--- PROBLEM REQUIREMENTS ---
Output the data that follows exactly, line for line.

## START

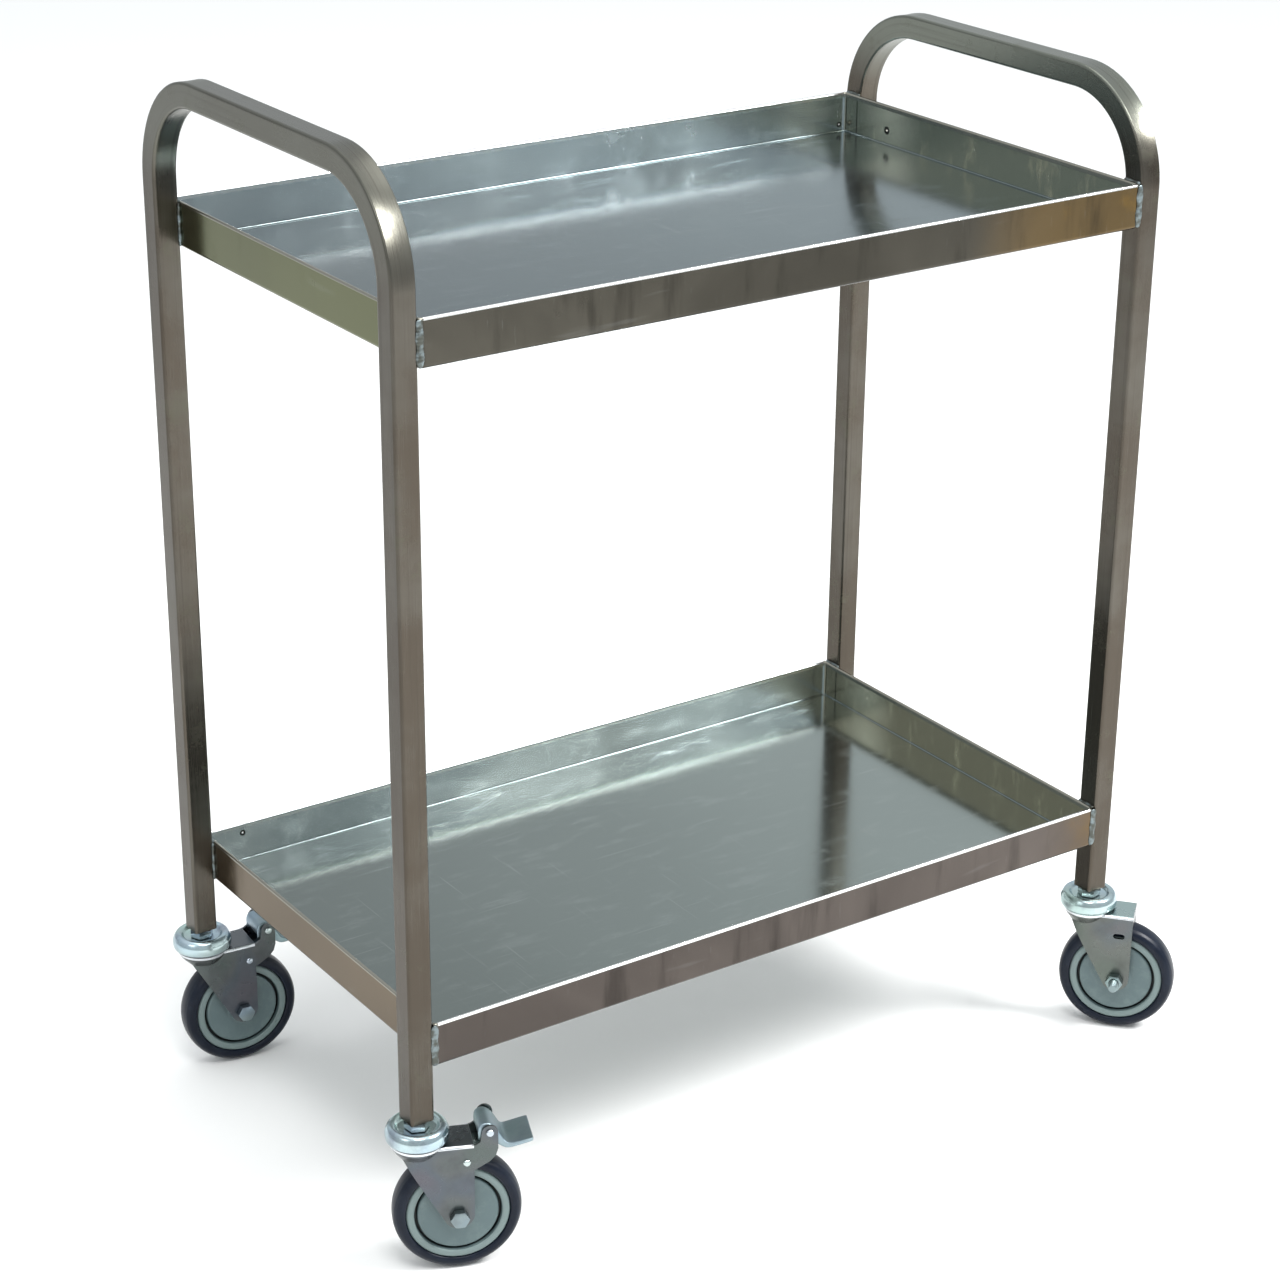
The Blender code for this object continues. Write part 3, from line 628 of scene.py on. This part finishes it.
# %% [markdown]
# ## Trays
# A pan's section is walked once from the middle of the underside, out round the fold, up the wall,
# over the rolled hem, back down inside and in over the floor. Every point of it goes round a
# rectangle whose corners tighten as the section moves inward.

# %% Folded sheet pans
SHEET, HEM, HEM_DEEP, PAN_CORNER, FOLD, FOLD_INSIDE = 1.2, 1.6, 4.5, 4.8, 3.0, 1.1
HOLE_SHARE, DRILL_HALF = 0.4, 5        # a hole's radius as a share of its drill's, half length


def pan_section(height):
    """(inset, height, zone) along the section."""
    under = [(60.0, 0.0), (20.0, 0.0), (FOLD + 0.4, 0.0)]
    fold = [(FOLD - FOLD * math.sin(a), FOLD - FOLD * math.cos(a))
            for a in np.linspace(0, math.pi / 2, 7)]
    roll = [(HEM - HEM * math.cos(a), height - HEM + HEM * math.sin(a))
            for a in np.linspace(0, math.pi, 13)]
    lip = [(2 * HEM, height - HEM_DEEP + 0.4), (2 * HEM - 0.35, height - HEM_DEEP),
           (SHEET + 0.15, height - HEM_DEEP + 0.05)]
    foot = SHEET + FOLD_INSIDE
    inner = [(foot - FOLD_INSIDE * math.sin(a), foot - FOLD_INSIDE * math.cos(a))
             for a in np.linspace(math.pi / 2, 0, 7)]
    floor = [(foot + 0.4, SHEET), (20.0, SHEET), (60.0, SHEET)]
    outer_wall = [(0.0, FOLD + 0.4), (0.0, height - HEM - 0.4)]
    inner_wall = [(SHEET, height - HEM_DEEP - 0.3), (SHEET, height - HEM_DEEP - 0.7),
                  (SHEET, foot + 0.4)]
    parts = [(under, -1), (fold[:1], -1), (fold[1:], 0), (outer_wall, 0), (roll, 1), (lip, 1),
             (inner_wall, 2), (inner, 2.5), (floor, 3)]
    return np.array([(d, z, zone) for pts, zone in parts for d, z in pts])


def pan_loop(inset, hx, hy):
    """A rounded rectangle pulled in by `inset`; its corner radius shrinks with it."""
    r = max(PAN_CORNER - inset, 0.5)
    x, y = hx - inset - r, hy - inset - r
    corners = [arc(x, -y, r, -90, 0, 8), arc(x, y, r, 0, 90, 8), arc(-x, y, r, 90, 180, 8),
               arc(-x, -y, r, 180, 270, 8)]
    sides = []
    for k, c in enumerate(corners):
        sides += [c, spaced(c[-1], corners[(k + 1) % 4][0], 10, 0.4)]
    return np.concatenate(sides)


def pan(name, node):
    """The section goes round the pan, sized from the CAD tray's box."""
    low, high = (np.array(v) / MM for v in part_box(node))
    mid, half = (low + high) / 2, (high - low) / 2
    s = pan_section(high[2] - low[2])
    loops = [pan_loop(d, half[0], half[1]) + mid[:2] for d, _, _ in s]
    g = np.stack([np.column_stack([loop, np.full(len(loop), low[2] + z)])
                  for loop, (_, z, _) in zip(loops, s)])
    zones = np.repeat(s[:, 2:], g.shape[1], axis=1)
    return build(name, [(g, False, True, True)], weld=False, zones=[zones])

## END

--- RESPONSE ---
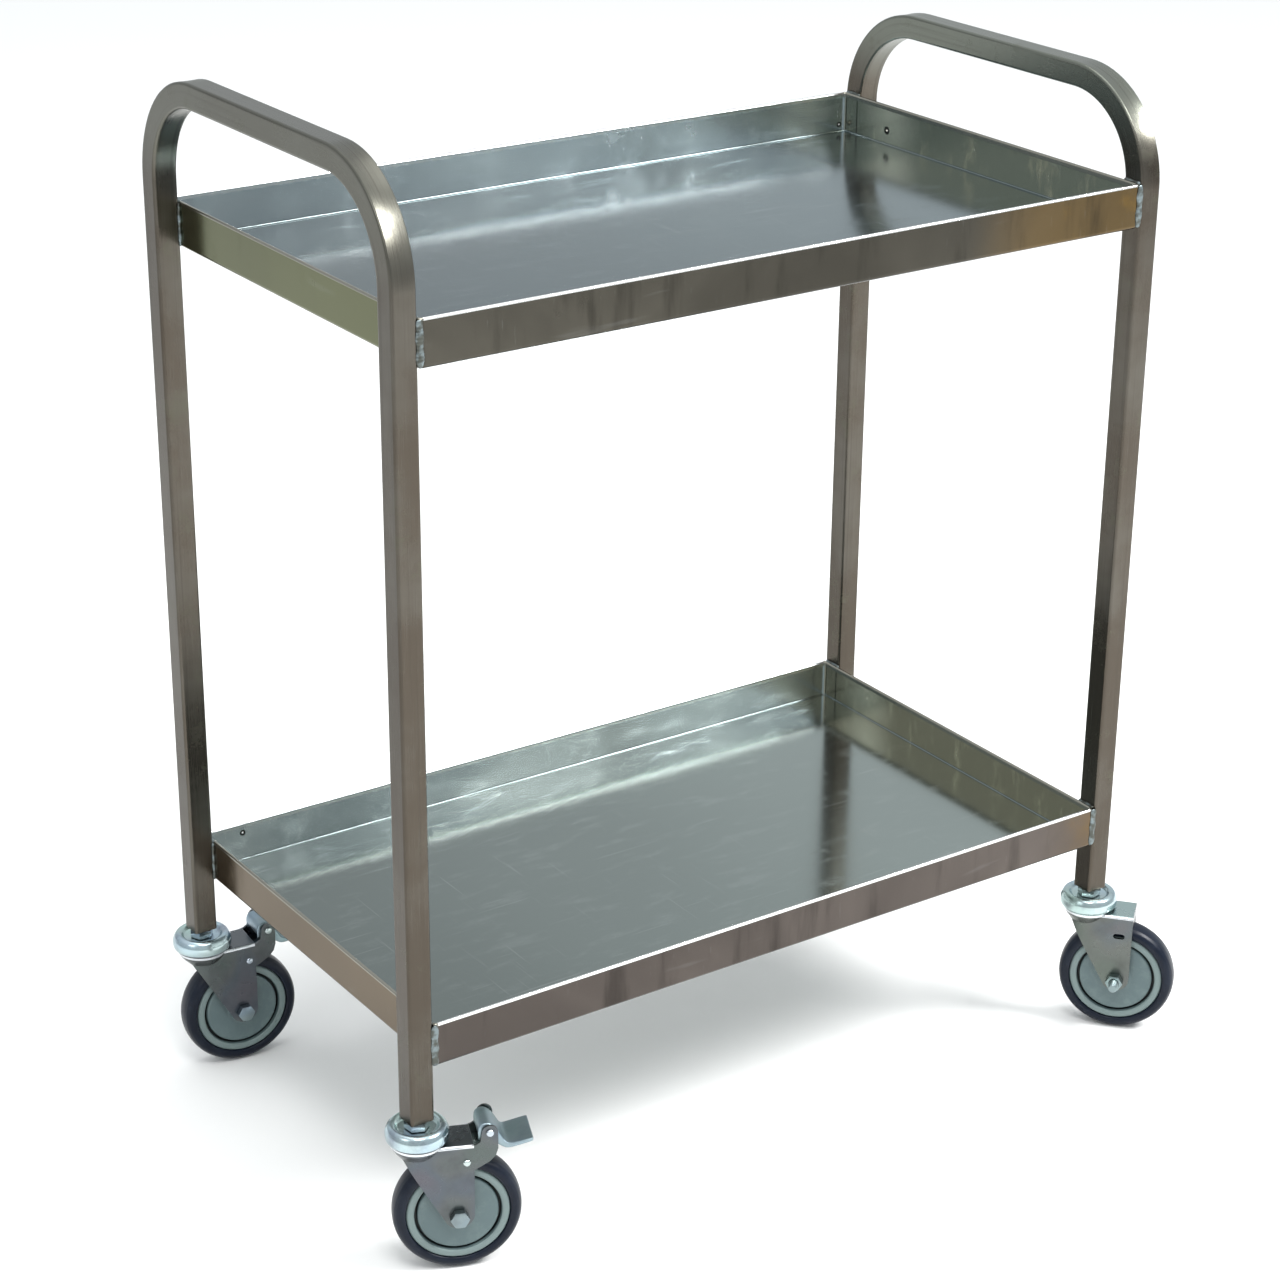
The Blender code for this object continues. Write part 3, from line 628 of scene.py on. This part finishes it.
# %% [markdown]
# ## Trays
# A pan's section is walked once from the middle of the underside, out round the fold, up the wall,
# over the rolled hem, back down inside and in over the floor. Every point of it goes round a
# rectangle whose corners tighten as the section moves inward.

# %% Folded sheet pans
SHEET, HEM, HEM_DEEP, PAN_CORNER, FOLD, FOLD_INSIDE = 1.2, 1.6, 4.5, 4.8, 3.0, 1.1
HOLE_SHARE, DRILL_HALF = 0.4, 5        # a hole's radius as a share of its drill's, half length


def pan_section(height):
    """(inset, height, zone) along the section."""
    under = [(60.0, 0.0), (20.0, 0.0), (FOLD + 0.4, 0.0)]
    fold = [(FOLD - FOLD * math.sin(a), FOLD - FOLD * math.cos(a))
            for a in np.linspace(0, math.pi / 2, 7)]
    roll = [(HEM - HEM * math.cos(a), height - HEM + HEM * math.sin(a))
            for a in np.linspace(0, math.pi, 13)]
    lip = [(2 * HEM, height - HEM_DEEP + 0.4), (2 * HEM - 0.35, height - HEM_DEEP),
           (SHEET + 0.15, height - HEM_DEEP + 0.05)]
    foot = SHEET + FOLD_INSIDE
    inner = [(foot - FOLD_INSIDE * math.sin(a), foot - FOLD_INSIDE * math.cos(a))
             for a in np.linspace(math.pi / 2, 0, 7)]
    floor = [(foot + 0.4, SHEET), (20.0, SHEET), (60.0, SHEET)]
    outer_wall = [(0.0, FOLD + 0.4), (0.0, height - HEM - 0.4)]
    inner_wall = [(SHEET, height - HEM_DEEP - 0.3), (SHEET, height - HEM_DEEP - 0.7),
                  (SHEET, foot + 0.4)]
    parts = [(under, -1), (fold[:1], -1), (fold[1:], 0), (outer_wall, 0), (roll, 1), (lip, 1),
             (inner_wall, 2), (inner, 2.5), (floor, 3)]
    return np.array([(d, z, zone) for pts, zone in parts for d, z in pts])


def pan_loop(inset, hx, hy):
    """A rounded rectangle pulled in by `inset`; its corner radius shrinks with it."""
    r = max(PAN_CORNER - inset, 0.5)
    x, y = hx - inset - r, hy - inset - r
    corners = [arc(x, -y, r, -90, 0, 8), arc(x, y, r, 0, 90, 8), arc(-x, y, r, 90, 180, 8),
               arc(-x, -y, r, 180, 270, 8)]
    sides = []
    for k, c in enumerate(corners):
        sides += [c, spaced(c[-1], corners[(k + 1) % 4][0], 10, 0.4)]
    return np.concatenate(sides)


def pan(name, node):
    """The section goes round the pan, sized from the CAD tray's box."""
    low, high = (np.array(v) / MM for v in part_box(node))
    mid, half = (low + high) / 2, (high - low) / 2
    s = pan_section(high[2] - low[2])
    loops = [pan_loop(d, half[0], half[1]) + mid[:2] for d, _, _ in s]
    g = np.stack([np.column_stack([loop, np.full(len(loop), low[2] + z)])
                  for loop, (_, z, _) in zip(loops, s)])
    zones = np.repeat(s[:, 2:], g.shape[1], axis=1)
    return build(name, [(g, False, True, True)], weld=False, zones=[zones])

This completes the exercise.